Our Take

In this First Look at the Gigabyte K8NXP-9, we come away very impressed with the features and performance of the first shipping nForce4 board. We have been a critic recently of Gigabyte adding everything but the kitchen sink to their top-of-the-line boards. This is because the features often made no sense at all, being little more than "check-list" items. As an example of this, Gigabyte did not implement the nVidia on-chip Gigabit LAN on their nForce3 Ultra board and instead, substituted a PCI LAN chip. Recently, Gigabyte boards have seemed to be more of a checklist of what you could add to a board instead of a thoughtfully engineered product, such as we had come to expect from Gigabyte.

This go-around, it is very clear that Gigabyte has given much more thought to the board design. The added features actually make sense on the K8NXP-9 as part of the whole board. Particularly noteworthy is Gigabyte's decision to include dual Gigabit LAN on their nForce 4 - one an on-chip PHY, and the other on the PCIe bus. We are also happy to see the continued support of 1394B high-speed Firewire, the 6-phase daughter card and the dual BIOS. The only frivolous extra that we see is the 1.5Gb SATA when the nForce4 provides 3Gb SATA, but we could even argue that this is a positive feature if the Silicon Image controller supported peripherals other than hard drives. Overall, Gigabyte has done a very good job with the feature set of the K8NXP-9. It's about time.

It is hard to argue with the excellent stock performance of the K8NXP-9 as it simply tops almost every benchmark compared to nF4 Reference. The memory performance, a very sore spot with the Gigabyte nF3 Ultra design, also seems very solid. This Gigabyte board was a joy to test and was exceptionally stable in all our benchmarks. It certainly appears that Gigabyte heard the litany of complaints about memory performance with the K8NSNXP-939 because the K8NXP-9 is both fast and stable with any memory that we threw at it.

The last area is overclocking or Enthusiast features. We were unfortunately not able to fully test the capabilities of the K8NXP-9 due to the limited Clock frequencies, memory voltage, and CPU ratios available in the pre-release BIOS. Gigabyte Engineers have given us ranges that they say will be included in production BIOS, which we have shared. As soon as the BIOS with expanded ranges is available, we will add an update to this review or include results in a future roundup. The ranges Gigabyte has committed to include will make many Enthusiasts happy. The expanded memory voltages, in particular, would be a first for Gigabyte. That feature will be welcomed indeed by memory overclockers.
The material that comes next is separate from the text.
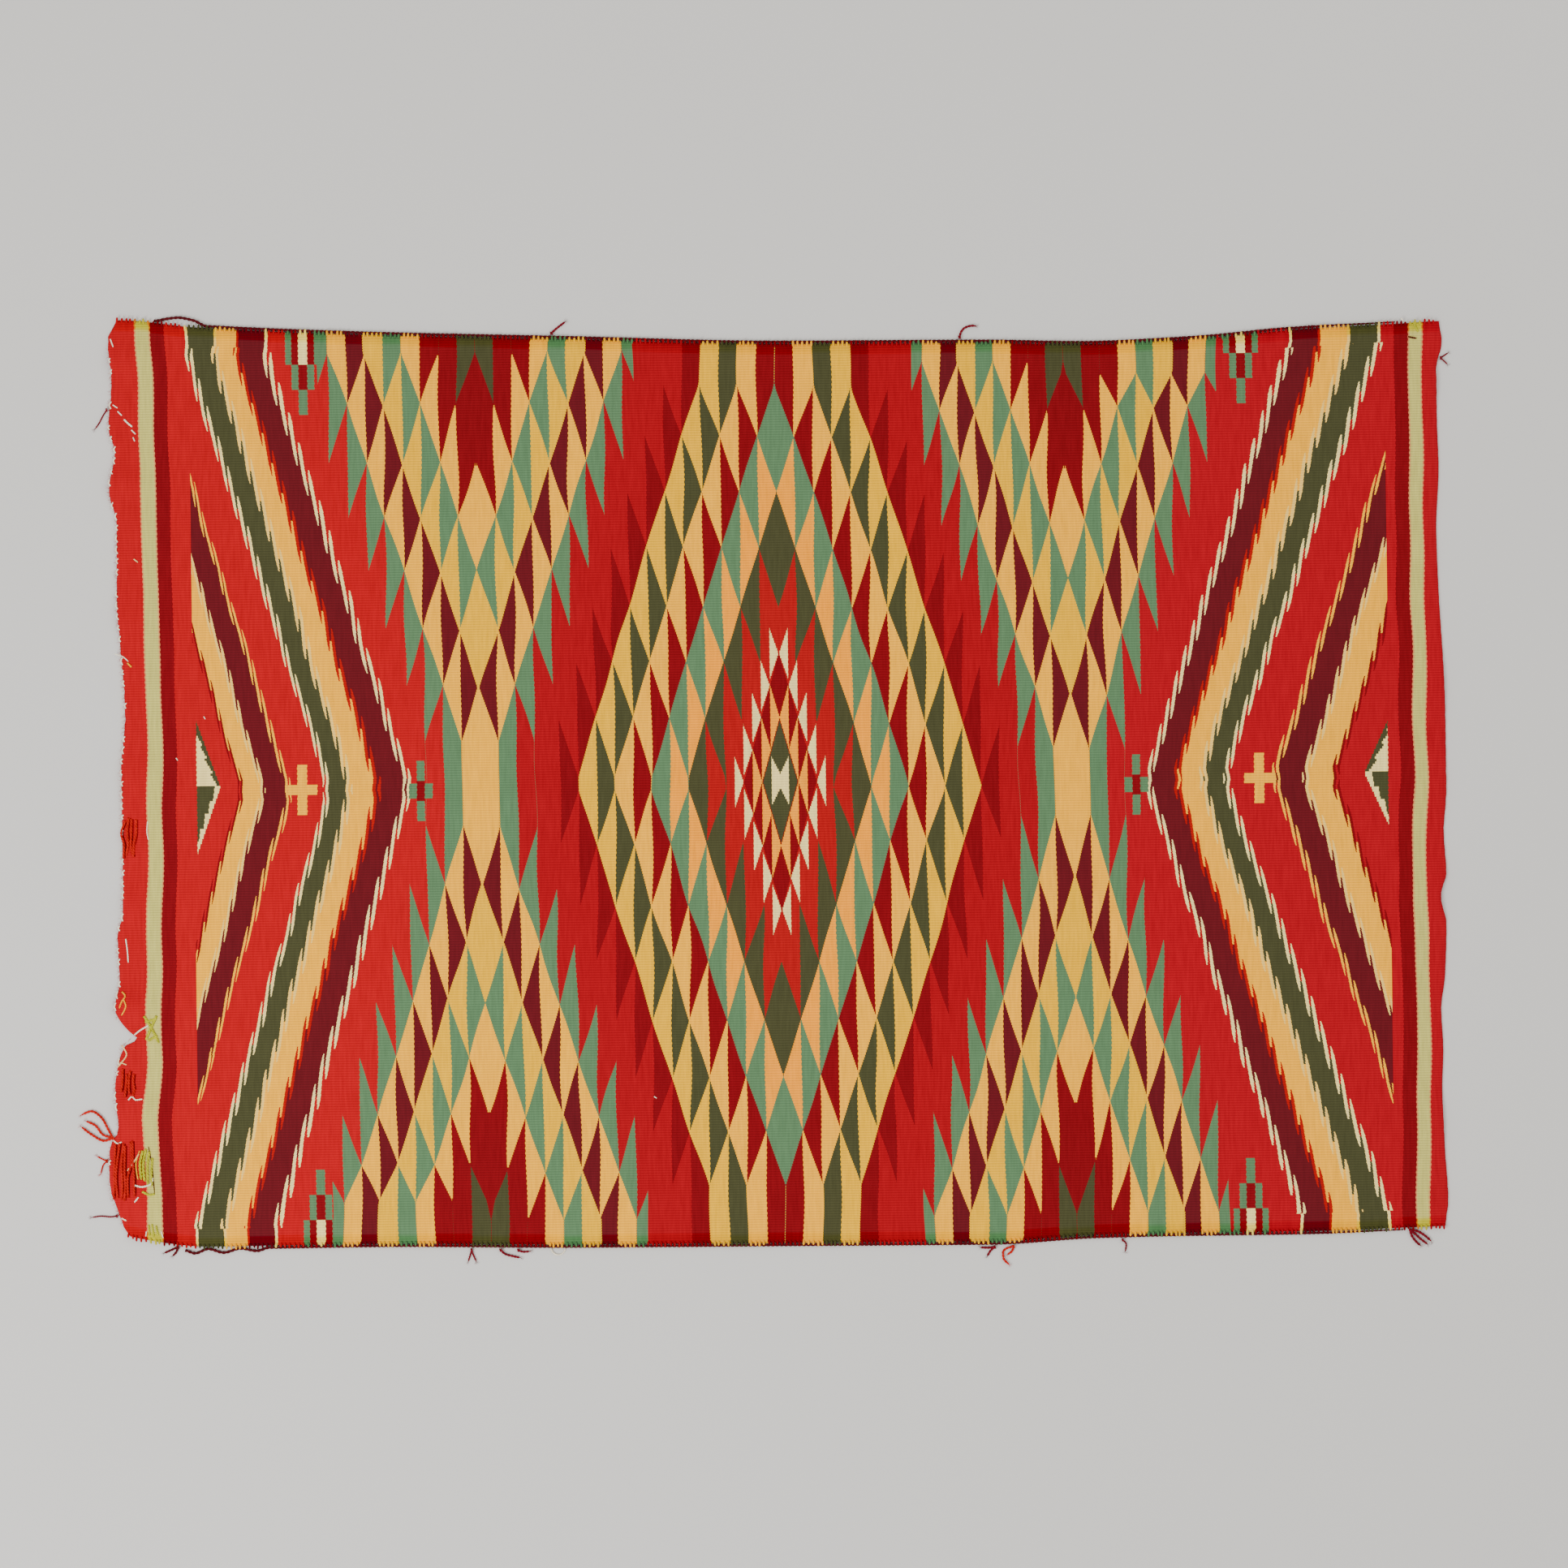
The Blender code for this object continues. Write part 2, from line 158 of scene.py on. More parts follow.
def smooth_curve(rows):
    """A function through the rows (place, value) that never swings past them.

    It is the cubic with these values, and at each row the harmonic mean of the two slopes
    beside it, or level where the slopes turn.
    """
    place, value = np.array(sorted(rows), float).T
    slope = np.diff(value) / np.diff(place)
    before, after = slope[:-1], slope[1:]
    level = before * after <= 0
    total = np.where(level, 1.0, before + after)
    tangent = np.zeros(len(place))
    tangent[1:-1] = np.where(level, 0.0, 2 * before * after / total)

    def at(where):
        where = np.asarray(where, float)
        i = np.clip(np.searchsorted(place, where) - 1, 0, len(place) - 2)
        width = place[i + 1] - place[i]
        s = np.clip((where - place[i]) / width, 0, 1)
        start = value[i] * (1 + 2 * s) * (1 - s) ** 2 + tangent[i] * width * s * (1 - s) ** 2
        end = value[i + 1] * s * s * (3 - 2 * s) - tangent[i + 1] * width * s * s * (1 - s)
        return start + end

    return at


def lift(along, across):
    """How far the cloth's underside stands off the floor: the folds' bell curves, cut at 0."""
    height = np.zeros(np.broadcast(along, across).shape)
    for middle_x, middle_y, half_length, half_width, turn, rise in FOLDS:
        angle = math.radians(turn)
        dx, dy = along - middle_x, across - middle_y
        lengthwise = (dx * math.cos(angle) + dy * math.sin(angle)) / half_length
        sideways = (dy * math.cos(angle) - dx * math.sin(angle)) / half_width
        height = height + rise * np.exp(-(lengthwise**2) - sideways**2)
    return np.maximum(height - FLOOR_CUT, 0.0)


top_edge = smooth_curve([(along, high) for along, high, low in LONG_EDGES])
bottom_edge = smooth_curve([(along, low) for along, high, low in LONG_EDGES])
left_end = smooth_curve(LEFT_END)
right_end = smooth_curve(RIGHT_END)


def stations(low, high, count, extra=()):
    """Places from low to high: three close steps at each end, then even ones, and the extra."""
    inner = np.linspace(low + EDGE_STEPS[-1], high - EDGE_STEPS[-1], count - 4 - len(extra))
    return np.unique(np.concatenate([low + EDGE_STEPS, inner, high - EDGE_STEPS, extra]))


def sheet_grid():
    """The sheet's grid, and how much of the full thickness it has at each place.

    A place's height on the blanket is shared out between the two long edges, and its place
    along between the two ends. The thickness rounds off in the last 2 mm.
    """
    heights = stations(-HALF_HEIGHT, HALF_HEIGHT, SHEET_ROWS, NOTCH_HEIGHTS)
    share = stations(0.0, 2 * HALF_LENGTH, SHEET_COLUMNS) / (2 * HALF_LENGTH)
    fray = 0.0005 * (1 + np.sin(heights * 700) * np.sin(heights * 233 + 1))[:, None]
    part_way = (heights[:, None] + HALF_HEIGHT) / (2 * HALF_HEIGHT)

    def between(along):
        """Places across, each at its height's share of the way from bottom edge to top one."""
        return bottom_edge(along) + (top_edge(along) - bottom_edge(along)) * part_way

    left = left_end(between(-HALF_LENGTH)) + fray
    right = right_end(between(HALF_LENGTH)) - 0.4 * fray
    along = left + (right - left) * share
    across = between(along)

    def rounding(count):
        """The share of the thickness at each station, by its count from the nearer edge."""
        ends = np.minimum(np.arange(count), np.arange(count)[::-1])
        return EDGE_RISE[np.minimum(ends, 2)]

    thick = np.minimum(rounding(len(heights))[:, None], rounding(len(share))[None, :])
    return along, across, thick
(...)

It is too early to know if the Gigabyte K8NXP-9 is representative of a great group of nForce4 boards or if it is the standout of the group. For now, if Gigabyte comes through with the BIOS updates that they have promised, we can enthusiastically recommend the K8NXP-9. It's the first Gigabyte board in quite a while that I could comfortably run in my own personal rig, and that isn't faint praise.

Performance Tests (Continued)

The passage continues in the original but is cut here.